### GIVEN INSTRUCTION
Identify the lines that contain the word "joints" and copy each one.

JSON records of objects
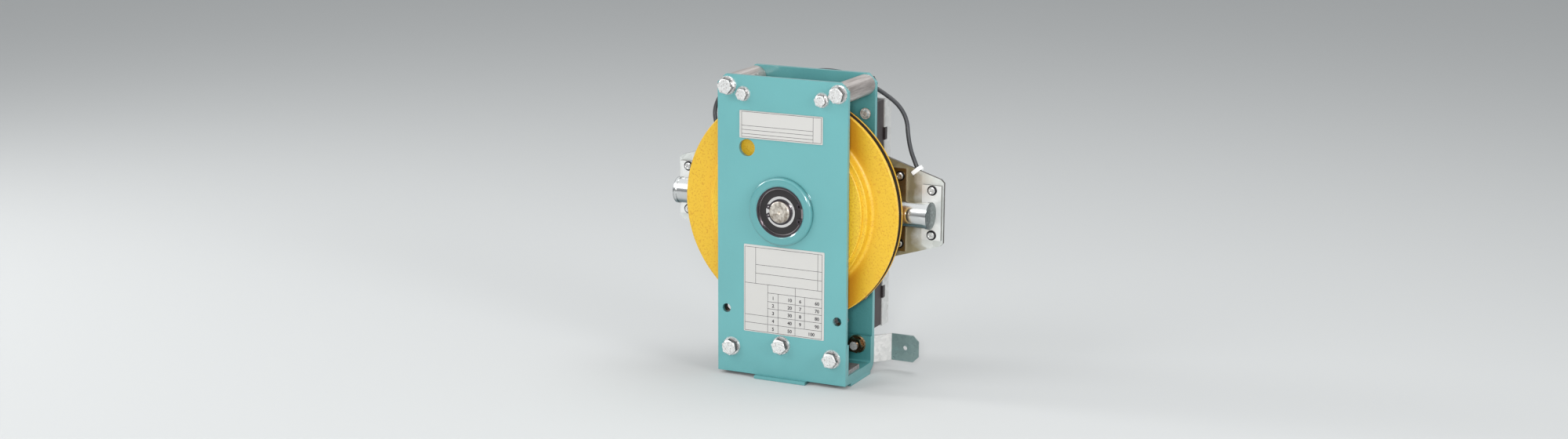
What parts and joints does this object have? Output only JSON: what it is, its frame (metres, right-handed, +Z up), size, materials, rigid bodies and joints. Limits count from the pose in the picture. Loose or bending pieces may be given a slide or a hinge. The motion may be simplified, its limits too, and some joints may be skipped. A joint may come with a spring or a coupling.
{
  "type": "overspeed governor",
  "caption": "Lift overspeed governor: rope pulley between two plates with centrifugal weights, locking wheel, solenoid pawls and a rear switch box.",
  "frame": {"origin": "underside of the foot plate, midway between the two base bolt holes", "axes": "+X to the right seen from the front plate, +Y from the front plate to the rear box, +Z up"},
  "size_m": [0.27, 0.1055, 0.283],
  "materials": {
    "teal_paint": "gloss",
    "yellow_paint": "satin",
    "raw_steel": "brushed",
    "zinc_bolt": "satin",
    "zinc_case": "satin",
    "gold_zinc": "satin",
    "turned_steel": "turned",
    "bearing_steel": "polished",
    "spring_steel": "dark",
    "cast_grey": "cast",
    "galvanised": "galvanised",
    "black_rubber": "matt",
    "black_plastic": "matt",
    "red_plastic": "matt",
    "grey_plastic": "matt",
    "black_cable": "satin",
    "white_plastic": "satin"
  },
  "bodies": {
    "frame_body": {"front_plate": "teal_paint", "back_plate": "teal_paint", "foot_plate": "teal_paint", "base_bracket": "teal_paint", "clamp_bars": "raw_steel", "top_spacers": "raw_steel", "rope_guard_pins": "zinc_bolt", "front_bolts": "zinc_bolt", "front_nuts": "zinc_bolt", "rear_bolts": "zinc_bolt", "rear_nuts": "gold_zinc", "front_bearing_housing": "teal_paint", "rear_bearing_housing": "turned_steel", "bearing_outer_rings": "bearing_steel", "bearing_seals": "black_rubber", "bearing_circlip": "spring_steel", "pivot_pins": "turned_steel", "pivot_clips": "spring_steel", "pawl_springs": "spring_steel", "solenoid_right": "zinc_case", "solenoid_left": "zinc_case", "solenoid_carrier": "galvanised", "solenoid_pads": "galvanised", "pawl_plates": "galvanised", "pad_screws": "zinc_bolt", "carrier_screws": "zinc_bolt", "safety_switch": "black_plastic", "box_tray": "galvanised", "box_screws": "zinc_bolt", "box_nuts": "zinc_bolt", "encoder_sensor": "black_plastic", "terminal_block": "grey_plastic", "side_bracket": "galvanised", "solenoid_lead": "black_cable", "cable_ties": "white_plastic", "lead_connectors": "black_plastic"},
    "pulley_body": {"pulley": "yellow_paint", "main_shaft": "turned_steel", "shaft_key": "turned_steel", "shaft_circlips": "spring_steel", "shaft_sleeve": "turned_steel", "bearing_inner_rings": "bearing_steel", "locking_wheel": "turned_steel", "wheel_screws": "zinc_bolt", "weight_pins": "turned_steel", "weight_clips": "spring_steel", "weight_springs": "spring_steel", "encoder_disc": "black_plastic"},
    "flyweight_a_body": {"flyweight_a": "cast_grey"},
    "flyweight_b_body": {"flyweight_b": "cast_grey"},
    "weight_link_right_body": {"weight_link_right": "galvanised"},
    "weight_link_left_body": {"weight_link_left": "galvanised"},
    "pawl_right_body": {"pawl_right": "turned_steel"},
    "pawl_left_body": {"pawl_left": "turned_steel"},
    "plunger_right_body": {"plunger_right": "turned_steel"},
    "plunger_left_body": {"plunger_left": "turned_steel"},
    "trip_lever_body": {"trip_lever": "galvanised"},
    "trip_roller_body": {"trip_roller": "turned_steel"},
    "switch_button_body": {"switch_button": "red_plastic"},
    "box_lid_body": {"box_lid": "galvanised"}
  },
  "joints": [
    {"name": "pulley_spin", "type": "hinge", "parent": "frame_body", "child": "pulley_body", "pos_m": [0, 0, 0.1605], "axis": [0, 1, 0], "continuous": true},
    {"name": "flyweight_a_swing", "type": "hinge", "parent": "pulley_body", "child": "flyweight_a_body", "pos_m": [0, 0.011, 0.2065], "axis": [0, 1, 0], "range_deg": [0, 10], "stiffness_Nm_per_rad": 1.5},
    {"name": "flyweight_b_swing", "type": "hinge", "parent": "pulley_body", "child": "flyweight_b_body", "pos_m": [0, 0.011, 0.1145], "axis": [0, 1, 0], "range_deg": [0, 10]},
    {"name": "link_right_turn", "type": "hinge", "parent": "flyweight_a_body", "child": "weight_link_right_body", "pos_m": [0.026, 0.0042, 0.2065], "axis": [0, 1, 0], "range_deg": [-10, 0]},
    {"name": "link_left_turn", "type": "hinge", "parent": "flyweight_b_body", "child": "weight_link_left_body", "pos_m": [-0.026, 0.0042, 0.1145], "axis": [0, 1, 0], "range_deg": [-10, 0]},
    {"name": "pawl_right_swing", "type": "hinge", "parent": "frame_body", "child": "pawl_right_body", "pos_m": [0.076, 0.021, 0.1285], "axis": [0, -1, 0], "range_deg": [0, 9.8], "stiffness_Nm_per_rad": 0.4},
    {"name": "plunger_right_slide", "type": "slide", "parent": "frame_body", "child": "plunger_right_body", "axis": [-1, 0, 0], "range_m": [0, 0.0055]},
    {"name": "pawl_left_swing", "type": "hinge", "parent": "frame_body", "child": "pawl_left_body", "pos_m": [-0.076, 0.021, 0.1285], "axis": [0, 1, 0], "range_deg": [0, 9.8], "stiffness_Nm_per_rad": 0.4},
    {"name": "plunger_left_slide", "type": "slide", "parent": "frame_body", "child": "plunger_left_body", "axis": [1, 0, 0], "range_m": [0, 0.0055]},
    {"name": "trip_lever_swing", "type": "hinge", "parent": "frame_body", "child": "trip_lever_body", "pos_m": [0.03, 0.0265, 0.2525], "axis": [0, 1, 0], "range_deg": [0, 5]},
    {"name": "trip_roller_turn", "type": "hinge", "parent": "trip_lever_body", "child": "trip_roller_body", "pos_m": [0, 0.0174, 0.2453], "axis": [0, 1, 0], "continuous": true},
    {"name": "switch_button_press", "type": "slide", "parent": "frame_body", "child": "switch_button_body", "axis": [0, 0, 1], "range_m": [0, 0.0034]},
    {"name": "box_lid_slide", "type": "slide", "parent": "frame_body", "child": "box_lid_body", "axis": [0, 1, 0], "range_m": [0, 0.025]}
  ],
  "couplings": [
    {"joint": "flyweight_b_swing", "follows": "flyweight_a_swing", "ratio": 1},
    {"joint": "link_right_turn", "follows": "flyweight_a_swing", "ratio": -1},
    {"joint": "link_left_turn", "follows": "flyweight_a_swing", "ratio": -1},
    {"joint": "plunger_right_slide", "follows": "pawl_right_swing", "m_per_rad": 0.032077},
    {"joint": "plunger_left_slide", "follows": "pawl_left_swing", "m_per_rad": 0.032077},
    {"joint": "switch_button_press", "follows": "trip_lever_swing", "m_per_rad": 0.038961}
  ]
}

* * *

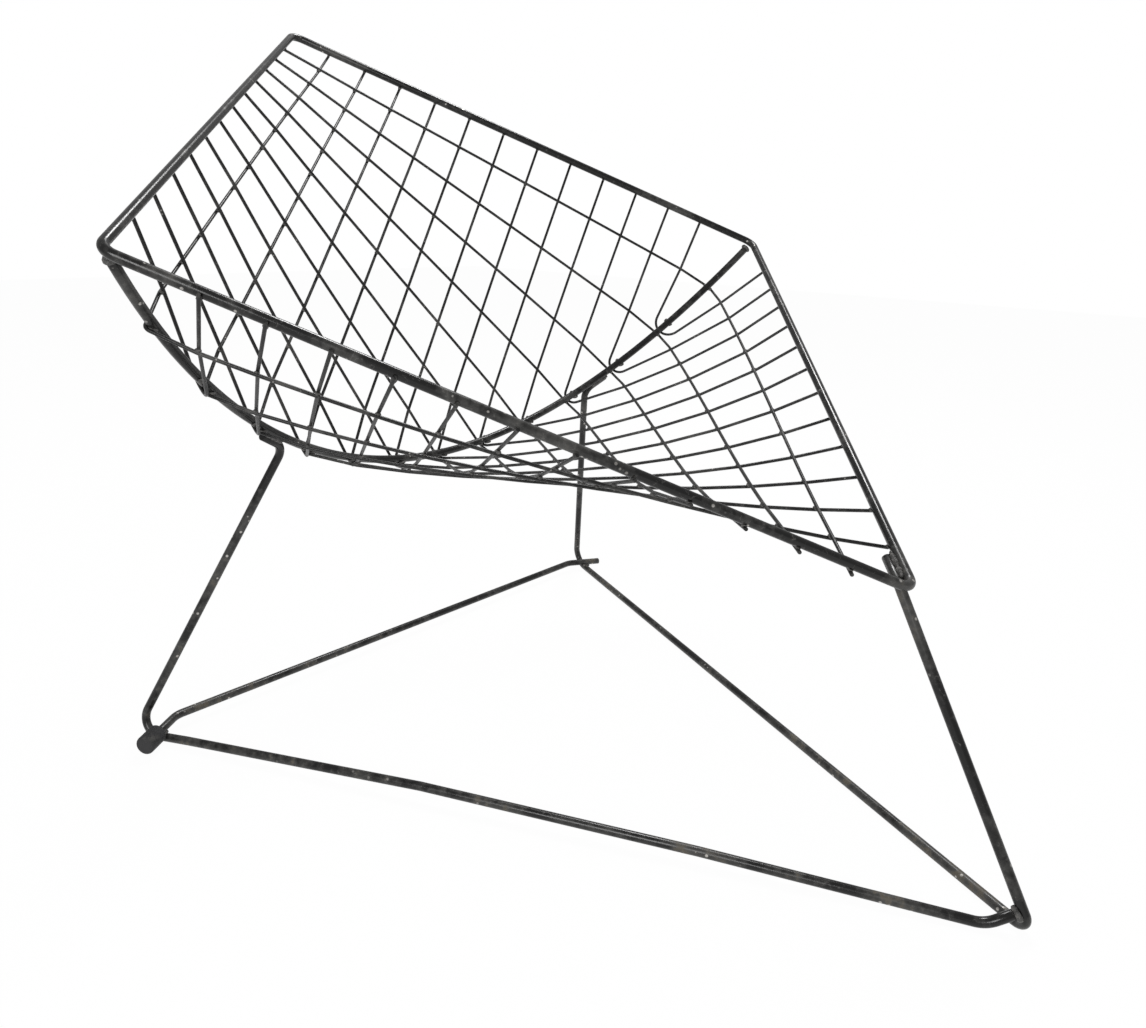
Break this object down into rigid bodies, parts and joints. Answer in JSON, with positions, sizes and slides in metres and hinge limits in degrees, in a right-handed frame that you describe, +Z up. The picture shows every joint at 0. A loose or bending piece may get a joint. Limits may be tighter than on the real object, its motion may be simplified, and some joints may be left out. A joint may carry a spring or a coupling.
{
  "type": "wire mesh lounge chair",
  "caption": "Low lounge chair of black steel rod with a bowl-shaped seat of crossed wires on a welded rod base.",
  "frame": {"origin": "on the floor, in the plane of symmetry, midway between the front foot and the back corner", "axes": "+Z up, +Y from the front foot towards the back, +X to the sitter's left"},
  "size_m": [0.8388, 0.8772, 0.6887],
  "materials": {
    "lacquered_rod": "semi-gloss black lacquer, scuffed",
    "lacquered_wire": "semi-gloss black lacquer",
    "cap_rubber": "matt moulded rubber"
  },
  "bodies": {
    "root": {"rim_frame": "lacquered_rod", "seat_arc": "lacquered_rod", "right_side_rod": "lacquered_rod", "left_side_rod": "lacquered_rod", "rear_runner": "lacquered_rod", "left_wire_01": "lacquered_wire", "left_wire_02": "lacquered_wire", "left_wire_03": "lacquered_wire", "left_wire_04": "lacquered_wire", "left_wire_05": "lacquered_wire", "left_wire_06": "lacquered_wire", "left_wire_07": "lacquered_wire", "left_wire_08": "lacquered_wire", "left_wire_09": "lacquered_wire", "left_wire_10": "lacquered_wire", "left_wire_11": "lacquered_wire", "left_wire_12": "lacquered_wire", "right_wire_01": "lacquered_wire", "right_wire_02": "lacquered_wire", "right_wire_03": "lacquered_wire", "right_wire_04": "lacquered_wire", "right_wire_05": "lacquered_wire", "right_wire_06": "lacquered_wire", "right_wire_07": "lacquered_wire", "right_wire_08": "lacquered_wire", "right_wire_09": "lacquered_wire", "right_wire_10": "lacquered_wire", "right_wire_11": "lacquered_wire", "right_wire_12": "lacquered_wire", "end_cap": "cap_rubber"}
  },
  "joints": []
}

### FINISHED ANSWER
What parts and joints does this object have? Output only JSON: what it is, its frame (metres, right-handed, +Z up), size, materials, rigid bodies and joints. Limits count from the pose in the picture. Loose or bending pieces may be given a slide or a hinge. The motion may be simplified, its limits too, and some joints may be skipped. A joint may come with a spring or a coupling.
  "joints": [
Break this object down into rigid bodies, parts and joints. Answer in JSON, with positions, sizes and slides in metres and hinge limits in degrees, in a right-handed frame that you describe, +Z up. The picture shows every joint at 0. A loose or bending piece may get a joint. Limits may be tighter than on the real object, its motion may be simplified, and some joints may be left out. A joint may carry a spring or a coupling.
  "joints": []